Is Now the Time to Go Long?

Posted by Jacob Radke
October 17, 2023

Bonds between 2020 and today have proven to be challenging. Three out of those four years saw losses. In 2020, the Bloomberg Aggregate returned approximately 7.5%. In 2021, it declined by 1.77%. In 2022, it dropped by 13.02%, and as of 2023, it's down by 1.18%.

Of those 4 years stocks were still up 75% of the time. Meaning they were up in 2020, 2021, and to date 2023.

Cumulatively over this period bonds are down and stocks are up.

So why should bonds be attractive today?

I think the JPMorgan Guide to the Markets has a great insight and that is, global bond valuations are at the bottom of their 10 year ranges, which opens the door to valuation and price increases, but also newly issued bonds are yielding >5%.

Those >5% bond yields are attracting the masses to longer dated bonds.

But if you look at those long bonds, investors would not have been served well.

There are two main reasons for attraction to long bonds. One is they allow someone to lock in high rates for the longest period of time.

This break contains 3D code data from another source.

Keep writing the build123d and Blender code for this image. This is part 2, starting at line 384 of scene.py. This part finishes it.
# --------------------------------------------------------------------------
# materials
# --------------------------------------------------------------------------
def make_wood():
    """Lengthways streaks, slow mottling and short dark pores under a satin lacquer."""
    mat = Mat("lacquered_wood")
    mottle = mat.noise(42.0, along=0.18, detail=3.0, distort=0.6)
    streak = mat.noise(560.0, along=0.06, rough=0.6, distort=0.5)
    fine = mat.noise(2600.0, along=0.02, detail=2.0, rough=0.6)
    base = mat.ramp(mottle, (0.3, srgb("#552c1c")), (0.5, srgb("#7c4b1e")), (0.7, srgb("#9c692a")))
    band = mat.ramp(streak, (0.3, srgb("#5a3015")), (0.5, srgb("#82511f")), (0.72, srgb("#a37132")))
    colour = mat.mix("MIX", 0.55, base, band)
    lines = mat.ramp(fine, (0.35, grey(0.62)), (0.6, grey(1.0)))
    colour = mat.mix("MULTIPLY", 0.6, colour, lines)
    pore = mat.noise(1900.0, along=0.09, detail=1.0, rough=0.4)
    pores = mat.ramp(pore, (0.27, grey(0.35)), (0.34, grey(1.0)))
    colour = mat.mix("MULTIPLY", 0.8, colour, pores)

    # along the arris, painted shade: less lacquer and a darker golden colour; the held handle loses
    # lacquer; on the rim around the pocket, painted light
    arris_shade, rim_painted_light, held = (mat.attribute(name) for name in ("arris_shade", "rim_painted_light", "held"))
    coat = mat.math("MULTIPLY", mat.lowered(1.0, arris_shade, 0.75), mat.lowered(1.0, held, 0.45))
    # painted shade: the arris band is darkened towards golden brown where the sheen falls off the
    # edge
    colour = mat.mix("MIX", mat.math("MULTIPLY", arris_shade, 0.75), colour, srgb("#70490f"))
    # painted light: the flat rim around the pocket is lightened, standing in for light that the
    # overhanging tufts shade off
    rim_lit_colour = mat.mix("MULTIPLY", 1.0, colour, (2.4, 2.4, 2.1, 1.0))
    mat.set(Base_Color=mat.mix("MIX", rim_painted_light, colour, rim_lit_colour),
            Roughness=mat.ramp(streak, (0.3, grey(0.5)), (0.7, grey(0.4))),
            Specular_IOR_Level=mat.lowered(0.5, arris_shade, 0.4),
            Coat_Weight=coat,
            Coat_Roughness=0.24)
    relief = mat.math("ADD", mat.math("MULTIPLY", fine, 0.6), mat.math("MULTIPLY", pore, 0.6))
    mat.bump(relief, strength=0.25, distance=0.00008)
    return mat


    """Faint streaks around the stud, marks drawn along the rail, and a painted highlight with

Would you rather have 5% for 1, 2, 5, 10, or 30 years?

And the second is if rates fall they experience the greatest benefit.

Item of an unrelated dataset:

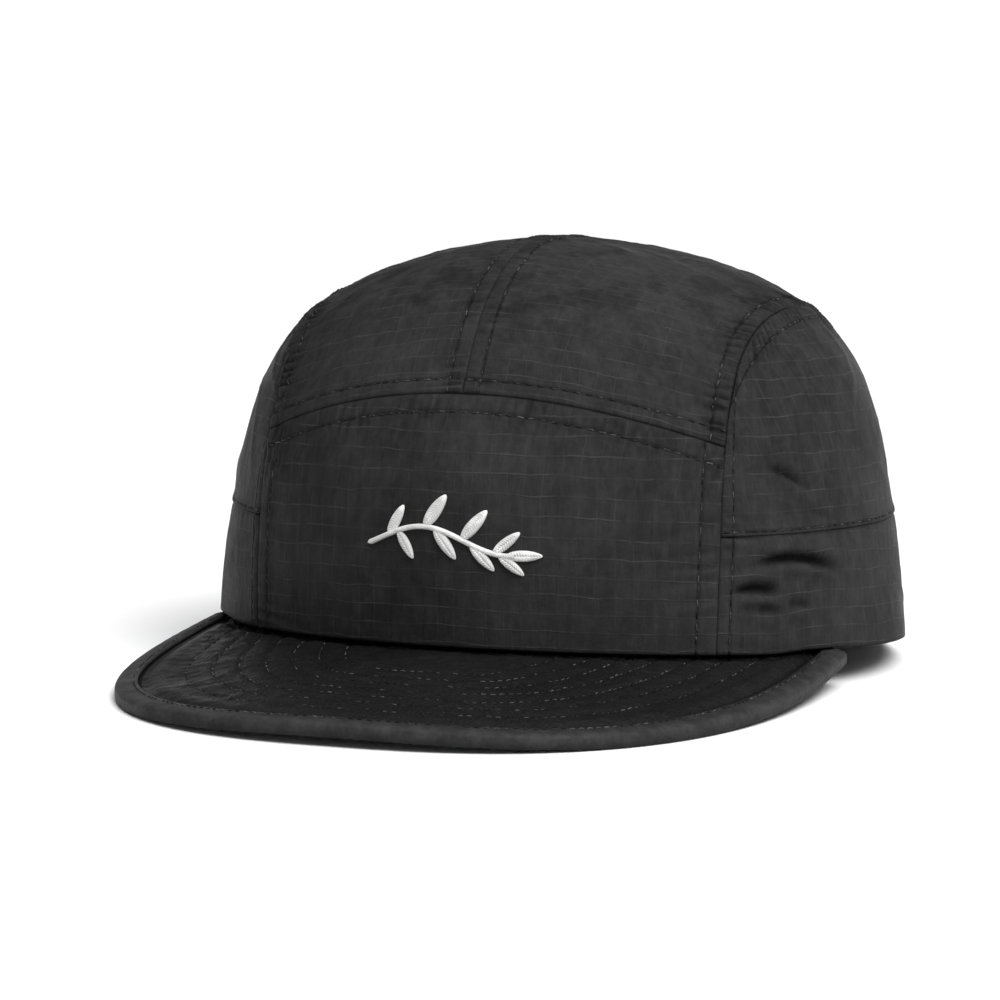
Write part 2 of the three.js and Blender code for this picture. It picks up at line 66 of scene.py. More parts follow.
# Sizes of the part, as in its source, in millimetres
CROWN_HALF_WIDTH = 90.0
CROWN_FRONT = 87.0
CROWN_BACK = 102.0
CROWN_HEIGHT = 107.4
SHOULDER_POWER = 3.55
CORNER_CUT = 0.029
CLOTH_WALL = 1.4
BAND_WALL = 1.5
STRAP_WALL = 1.5
SEAT_GAP = 0.3
SEAM_HALF_WIDTH = 58.5
ARCH_HEIGHT = 71.0
ARCH_DROP = 12.0
LEVEL_SEAM_HEIGHT = 38.0
SHOULDER_SWINGS = (56.0, 128.0)
PEAK_HALF_WIDTH = 83.8
PEAK_LENGTH = 77.0
PEAK_SET_BACK = 53.5
PEAK_POWER = 2.56
PEAK_FALL = 6.6
PEAK_CAMBER = 8.0
PLATE_WALL = 2.2
PLATE_EDGE = 1.0
BINDING_WALL = 1.0
BINDING_WIDTH = 5.3
PEAK_END_TUCK = 4.0
HEM_CLIMB = 9.0
HEM_HOLD = 9.0
HEM_FADE = 80.0
HEM_REST_LENGTH = 24.0
BAND_HEIGHT = 26.0
OPENING_HALF_WIDTH = 36.0
OPENING_HEIGHT = 38.0
STRAP_HEIGHT = 18.0
STRAP_LIFT = 4.0
STRAP_TUCK = 13.0
STRAP_CLEARANCE = 0.6
BUCKLE_LENGTH = 11.0
BUCKLE_WALL = 1.5
BUCKLE_RIM = 2.6
BUCKLE_PLACE = 9.0
SPRIG_WIDTH = 42.0
SPRIG_HEIGHT = 19.0
SPRIG_MIDDLE = 37.0
SPRIG_STEM = 1.3
SPRIG_RAISE = 0.9

PEAK_END_Y = PEAK_SET_BACK - CROWN_FRONT
EDGE_HALF = PLATE_EDGE / 2 + SEAT_GAP + BINDING_WALL

# From the middle of the crown's floor to the row's origin: the binding's tip is known in both
LENGTHWISE_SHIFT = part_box("peak_binding")[0].y / MM + CROWN_FRONT + PEAK_LENGTH

# Steps of the grids: fine and coarse, and the reach of the fine ones; the peak's start with its length
CLOTH_STEPS = (0.38, 0.95, 6)
PEAK_STEPS = (2.0, 0.008, 0.026, 0.22)
BINDING_SIDES = 23
SLIDER_STEPS = (96, 28)

# Small relief of the sewn cloth: the doubled cloth up to a row, the row's groove and its width
PLY_RIDGE = 0.32
ROW_GROOVE = 0.34
ROW_WIDTH = 0.5

# Small relief of the peak: way from the edge, width and height of the roll inside the binding and
# of the groove before it, and the depth of the rows
PEAK_ROLL = (10.8, 2.2, 0.5)
PEAK_GROOVE = (7.2, 1.1, 0.35)
PEAK_ROW_GROOVE = 0.32

# Shares of the plain rounded profiles, every 15 degrees of rise, and of the seams' half width,
# every 30 degrees of swing from the front hem over the top to the back
SIDE_SHARES = (1, 0.98, 0.95, 0.945, 0.94, 0.97, 1)
FRONT_SHARES = (1, 1.025, 1.03, 0.985, 0.975, 0.995, 1)
BACK_SHARES = (1, 1.03, 1.05, 1.05, 1, 0.99, 1)
SEAM_SHARES = (1, 1.005, 0.99, 1.04, 1.01, 0.93, 0.8)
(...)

Given that we are nearing the bottom of the valuation range over the last 10 years it seems likely that rates will fall more than they’d rise over the next 10 years.

The risk you run in doing so, however, is that rates rise above 5% and you experience a drawdown in price.

In early 2023 the consensus was that rates would fall into the end of the year on a Fed cut and a recession.

Neither of those things happened, or are forecasted to happen.

So rates rose and anyone who picked up positions in long bonds suffered.

The biggest question now is, is it worth the risk to go to the long end of the curve with so much uncertainty?

A quick return model shows:

If rates rise 1% 1-3 years notes would still return almost 4%.

If rates fall 1% 1-3 year notes would return over 8%.

If rates rise 1% 30 year bonds would fall over 11%.

If rates fall 1% 30 year bonds would return over 20%.

The why behind investing in either of these depends on the person.

However, from a risk-reward perspective, it makes more sense to favor 1-3-year notes.

But the flows tell a different story.

A steady $40 billion has gone into long term bonds.

A bumpy $13.7 billion has gone into short term bonds.

This raises the question: why should we follow the money into long-term bonds?

And the answer is hedging.

While if rates fall only 1% it may make sense to not shift over, if they fall by 2 or 3% in a short period of time you make out very well.

By holding the 1-3 year notes, you miss out on all the potential gains and forfeit the yield.

How that happens is we plunge into a recession, which the market has at a 0% chance.

This is, of course, something we are watching very closely ready to make changes on.